How To Pick 3 Print MIS Vendors To Work With
The pivotal phase of choosing your print management information system (MIS) vendors demands a well-thought-out strategy. This is where many businesses falter, but with careful consideration, you can set yourself up for success. Here’s a practical roadmap to guide you through this critical selection process:
- Experience Speaks Volumes: Begin by seeking vendors who boast experience catering to businesses similar to yours. A vendor with a proven track record in your industry is better equipped to understand your unique requirements and streamline the implementation process.
- Embrace the Future with Modern Solutions: Prioritize vendors offering contemporary products. Ensure their systems are fully adaptable to cloud technology, which ensures long-term relevance and scalability. If navigating the technical landscape isn’t your forte, consulting with an IT professional can provide valuable insights and verification.

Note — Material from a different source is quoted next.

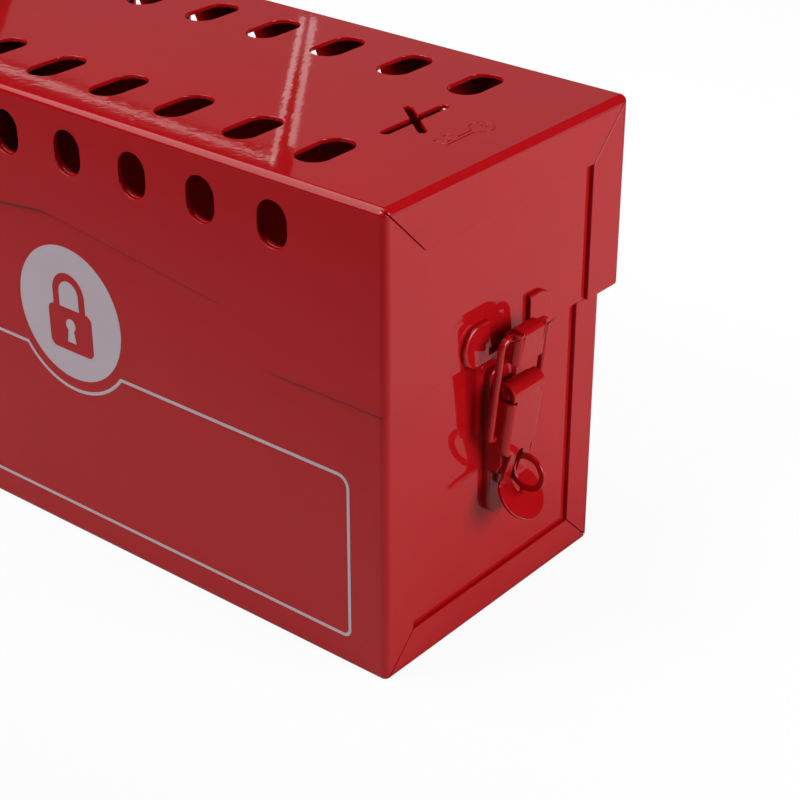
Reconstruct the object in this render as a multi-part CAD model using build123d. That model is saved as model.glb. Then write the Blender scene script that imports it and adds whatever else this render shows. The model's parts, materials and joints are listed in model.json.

- Customization: Evaluate the system’s customization capabilities. While minimizing customization is ideal, having the option to tailor the MIS to your specific needs is crucial. Ensure customization, if necessary, is straightforward and doesn’t impose unnecessary constraints or costs.
- Billing Innovation: Consider vendors who offer modern billing practices. Monthly subscription-based models often indicate up-to-date software solutions, offering the advantage of flexibility and cost-effectiveness over traditional “buy it once” approaches.
- Seek Budget Insights: Engage vendors by requesting rough budget estimates. Make it clear that these are preliminary and non-binding. This initial glimpse helps gauge alignment with your financial parameters, paving the way for transparent negotiations.
- The Power of Fixed Fees: Strive to secure a fixed fee or a “not to exceed” arrangement. This provides financial predictability and guards against unforeseen expenses, enhancing the clarity of your vendor partnership. NOTE: This is how we conduct business at Sabre Limited.
Remember to look for Google Reviews, blogs, YouTube, or any other source to validate what the vendors say. If something seems too good to be true, the truth is probably on the internet.
Closing The Deal
Now you’ll have selected 3 vendors to work with, ask them to do a demo for you. Offer to let them meet with the team before the demo for a couple of hours if they need. If you have selected a vendor that knows your business, that is all they really need. Very few small or medium businesses (under 100 computers) are as complicated as they think.
When you have held your long form demos and interviewed the vendors, you’ll establish a favorite pretty quickly. I recommend calling references at this point. If you have two that feel tied, you can call both. No vendor is going to give you a reference that is bad. There are two “tells” that a reference might not be the best.
- They are really new. Someone who purchased the product in the last 3 months is not a good reference. They should be “Live” or very close.
- They are really old. A reference that’s 10+ years old is not running the current system (and maybe didn’t work with the current staff).